Bizim toplumumuzda buna benzer binlerce hadise, binlerce ibretlik örnek dersler vardır! Ama ne yazık ki böyle bir toplum günümüzde kimlik ve kişilik bunalımı yaşıyor. Haberlere TV kanallarına düşen hadiseler, karakolluk olaylar, mahkeme salonlarına yansıyan çekişmeler bize şunu hatırlatıyor? Biz böyle bir toplum değildik! Bizi kim kirletti? Bazen suç kimde deriz Ya? Suçu ve suçluyu hep birlikte aramamız lazım.
Kötü örnekleri sıralayıp midenizi bulandırmayacağım. Ancak iki şey söylemek isterim. Dünya yalan, hayat üç günlük, sorgu- sual, hesap ve kitap var, bunun bir de öteki tarafı var! Unutma ey insanoğlu!..
İnsan gibi yaşayıp paylaşmayı becerirsen her şey yerli yerine oturacak! Allah düzeni böyle kurmuş herkesin rızkını da ayrı yaratmış! Dünya nizamını da adalet üzerine kurmuş!
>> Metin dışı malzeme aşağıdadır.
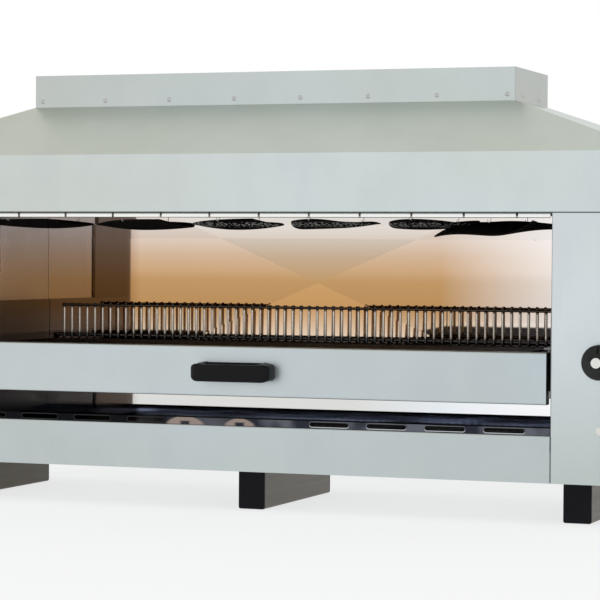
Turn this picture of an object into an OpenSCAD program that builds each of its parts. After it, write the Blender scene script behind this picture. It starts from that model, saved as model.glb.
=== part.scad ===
// Gas cheese melter: hooded casing on three runners, six downward burners,
// a wire rack with a raised fence carried by a pull-out drawer.
// The origin is on the floor, under the middle of the casing; the front faces -Y.

/* [Casing] */
// Overall width
case_w = 1200; // [1100:10:1500]
// Depth of the casing
case_d = 416; // [400:2:520]
// Thickness of the casing's sheet steel
sheet = 1.5; // [1:0.1:2]
// Outer radius of a sheet bend
bend_r = 3; // [2.5:0.5:5]
// Width of each side column
column_w = 138; // [125:1:160]
// Depth of the column's face that returns into the cavity
column_return = 156; // [60:1:170]
// Width of the open slot between that return and the side liner
liner_slot = 10; // [4:1:16]
// Height of the lower front panel
lower_panel_h = 65; // [55:1:80]
// Height of the opening between the lower panel and the hood
opening_h = 305; // [290:1:340]
// Depth from the front face to the mirror-finished rear liner
cavity_d = 338.5; // [330:0.5:350]
// Height of the cross-broken part of the rear liner
cross_break_h = 392; // [380:1:400]
// How far the cross-break stands back at its centre
cross_break = 4; // [2:0.5:6]
// Thickness of the insulation behind the rear liner
insulation_t = 30; // [15:1:38]

/* [Hood and collar] */
// Height of the upright skirt round the hood
skirt_h = 84; // [78:1:110]
// Height of the sloping part of the hood
slope_h = 77; // [60:1:110]
// Width of the duct collar
collar_w = 754; // [600:2:840]
// Depth of the duct collar
collar_d = 180; // [140:2:200]
// Height of the duct collar
collar_h = 48; // [30:1:80]
// Height of the hood's neck inside the collar
neck_h = 22; // [15:1:28]
// Number of rivets along the collar's front
rivets_long = 8; // [4:1:12]
// Distance of the last rivets from the collar's corners
rivet_end = 12; // [10:1:40]
// Height of the rivets above the collar's lower edge
rivet_z = 9; // [6:0.5:12]
// Diameter of a rivet's shank
rivet_d = 3.2; // [2.4:0.1:4.8]

/* [Front deflector] */
// Setback of the deflector strip from the front face
deflector_y = 12; // [6:1:16]
// Visible height of the deflector strip
deflector_h = 7.3; // [6:0.1:12]
// Gap at each end of the strip
deflector_end_gap = 5; // [1:0.5:8]
// Spacing of the slots
deflector_pitch = 76.1; // [50:0.1:90]
// Width of a slot
deflector_slot = 3; // [1:0.1:4]

/* [Runners] */
// Width of a runner's box tube
runner_w = 40; // [30:1:60]
// Height of a runner's box tube
runner_h = 60; // [40:1:80]
// Length of a runner over its end caps
runner_l = 284; // [240:1:400]
// Wall of the box tube
runner_wall = 2; // [1.5:0.1:3]
// Distance of an outer runner from the casing's side
runner_inset = 115; // [80:1:200]
// Thickness of an end cap's face
cap_t = 3; // [2:0.5:5]
// Depth of an end cap's plug
cap_plug = 14; // [8:1:20]
// Diameter of the runner bolts
bolt_d = 8; // [6:1:10]
// Distance between a runner's two bolts
bolt_span = 200; // [120:1:220]

/* [Drawer] */
// Height of the drawer front
drawer_h = 71.5; // [60:0.5:80]
// Gap under the drawer front
drawer_gap = 42; // [38:1:50]
// Gap at each side of the drawer front
drawer_side_gap = 6; // [5.5:0.5:7]
// Gap between the drawer frame and the rear liner
drawer_rear_gap = 24.5; // [22:0.5:48]
// Thickness of the drawer frame's steel
frame_t = 2; // [1.5:0.1:3]
// Width of the ledges that carry the rack
ledge_w = 20; // [16:1:26]
// Length of the handle
handle_l = 124; // [100:1:160]
// Height of the handle at its ends
handle_h = 28; // [22:1:34]
// Height of the handle's grip in the middle
grip_h = 25; // [16:1:27]
// How far the handle stands out
handle_out = 30; // [24:1:40]
// Thickness of the handle's grip
grip_t = 9; // [7:0.5:12]
// Length of each of the handle's feet
foot_l = 20; // [14:1:26]
// Diameter of the handle screws
handle_screw_d = 5; // [4:0.5:6]

/* [Drawer guides] */
// Height of the guide plate above the drawer's channel
guard_h = 54; // [40:1:70]
// Thickness of the guide's steel
guide_t = 2.5; // [2:0.1:3]
// Width of the guide's ledges
guide_ledge = 15; // [12:0.5:20]
// Running clearance of the drawer in its guides
guide_clear = 0.3; // [0.2:0.1:1]

/* [Rack] */
// Diameter of a rack wire
wire_d = 4; // [3:0.1:5]
// Distance of the outermost wires from the drawer's sides
rack_side_gap = 57; // [54:1:120]
// Number of wires
wire_count = 61; // [31:2:61]
// Diameter of the cross rods
rod_d = 6; // [5:0.5:8]
// Height of the fence above the deck
fence_h = 55.5; // [30:0.5:70]
// Distance from the front face to the fence
fence_y = 268; // [240:1:280]
// How far the rear rod passes the last wire
rod_over = 12; // [4:1:30]
// Depth that welded wires sink into each other
weld = 0.6; // [0.3:0.1:1]

/* [Burners] */
// Number of burners, fixed by the list of sub-parts
burner_count = 6; // [6]
// Distance of the outer burners' fields from the cavity's sides
burner_margin = 12; // [6:1:30]
// Gap between two burners
burner_gap = 10; // [8:1:30]
// Length of a burner housing
burner_l = 258; // [240:1:270]
// Height of a burner housing
burner_h = 45; // [35:1:50]
// Distance from the front face to the burners
burner_y = 41; // [38:1:46]
// How far the burners reach below the hood's skirt
burner_drop = 0; // [0:0.5:4]
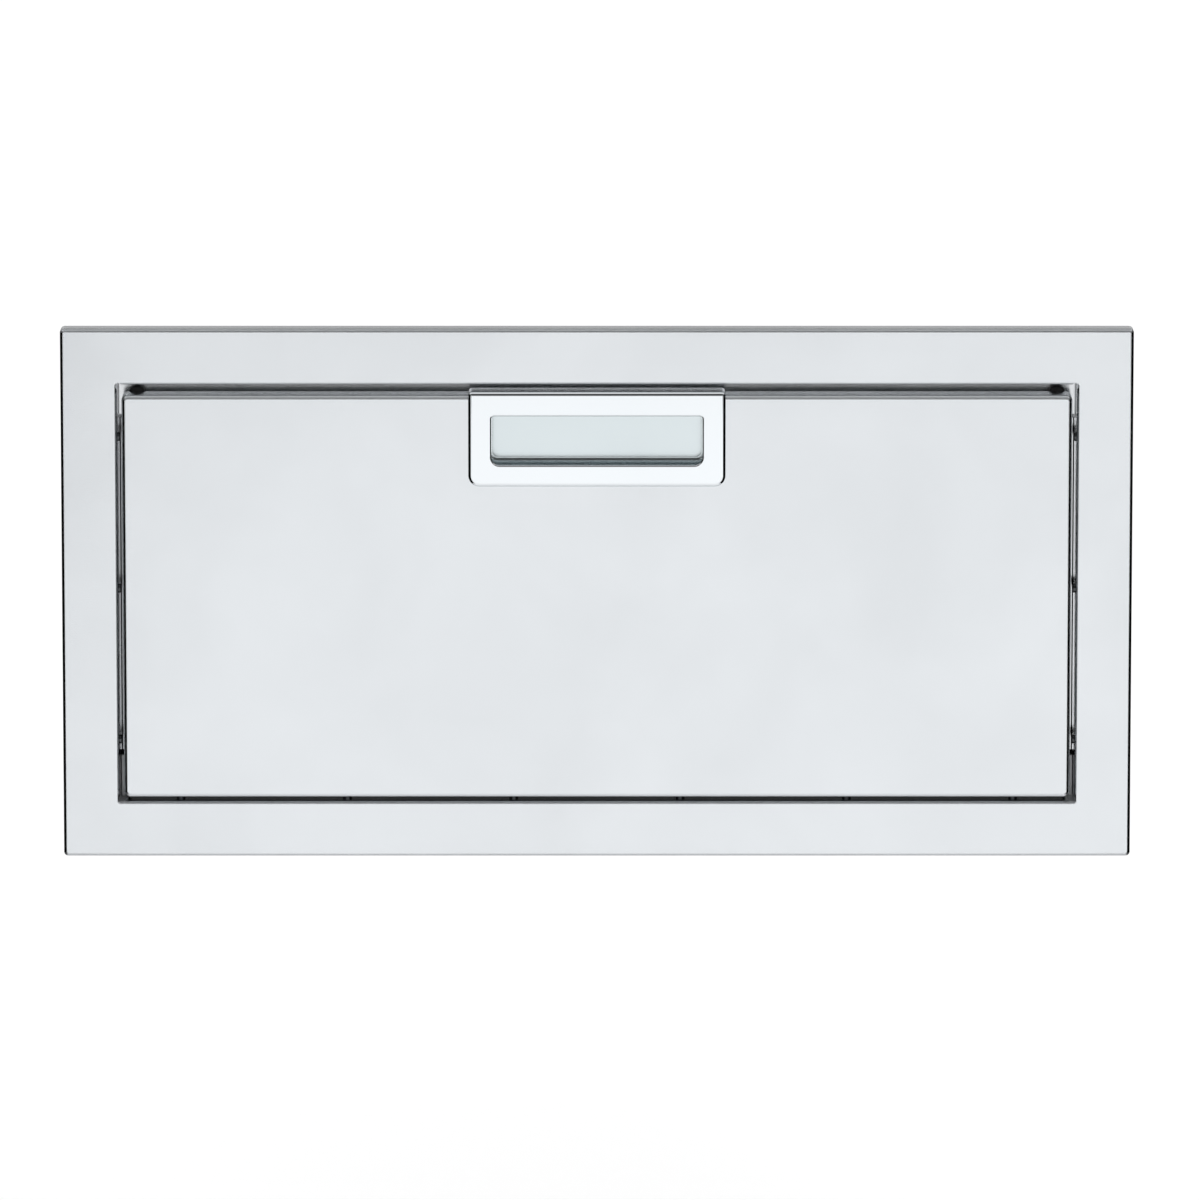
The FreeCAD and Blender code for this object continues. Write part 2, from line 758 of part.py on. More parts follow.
def make_bracket_rivets():
    made = []
    for y in slide_fix_y:
        for level in (-1, 1):
            place = Vec(housing_outer_x, y, slide_z + level * bracket_rivet_z)
            made.append(aimed(rivet(housing_sheet + bracket_sheet), place, X))
    return made


# Drawer front

def make_front_skin():
    skin = panel(front_x, front_bottom, front_top, front_corner, front_corner, front_face, front_back)
    skin = skin.makeFillet(front_bend, edges_at_y(skin, front_face, front_x, front_bottom, front_top))
    inner_x = front_x - front_sheet
    inner_top = front_top - front_sheet
    inner_bottom = front_bottom + front_sheet
    inner_corner = front_corner - front_sheet
    inner_face = front_face + front_sheet
    hollow = panel(inner_x, inner_bottom, inner_top, inner_corner, inner_corner, inner_face, front_back)
    hollow = hollow.makeFillet(front_bend - front_sheet,
                               edges_at_y(hollow, inner_face, inner_x, inner_bottom, inner_top))
    skin = skin.cut(hollow)
    skin = skin.cut(panel(pocket_x, pocket_bottom, pocket_top, pocket_corner, pocket_corner,
                          front_face, inner_face))
    return drilled(skin, [(p, Y, stud_radius + hole_clearance, front_sheet * 2) for p in stud_places])


def make_front_liner():
    outer_x = front_x - front_sheet - seat_clearance
    top = front_top - front_sheet - seat_clearance
    bottom = front_bottom + front_sheet + seat_clearance
    corner = front_corner - front_sheet
    rim_front = front_back - liner_sheet - liner_flange
    web = front_back - liner_sheet
    liner = panel(outer_x, bottom, top, corner, corner, rim_front, front_back)
    liner = liner.cut(panel(outer_x - liner_sheet, bottom + liner_sheet, top - liner_sheet,
                            corner - liner_sheet, corner - liner_sheet, rim_front, web))
    holes = []
    for side in (-1, 1):
        for z in tab_screw_z:
            holes.append((Vec(side * tab_screw_x, front_back, z), Y, screw_hole, liner_sheet * 2))
    for x in upstand_x:
        holes.append((Vec(x, front_back, box_seam_z), Y, screw_hole, liner_sheet * 2))
    return drilled(liner, holes)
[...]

Sonuç: Sanada akıl fikir ve irade vermiş. Tercih senin ister insan gibi yaşa hayatı kardeş gibi paylaş, istersen aç gözlülük yap çal- çırp kul hakkına gir. Ama bir de toprağın altı var. Essah dünya var: Şimdi uykudasın uyandığında gerçeklerle yüzleşeceksin. Ölüm ve mezarlık bu gerçeği senin yüzüne haykırmıyor mu? Unutma dünya nizamı adalet üzerine kurulmuş; adalet de mülkün temelidir.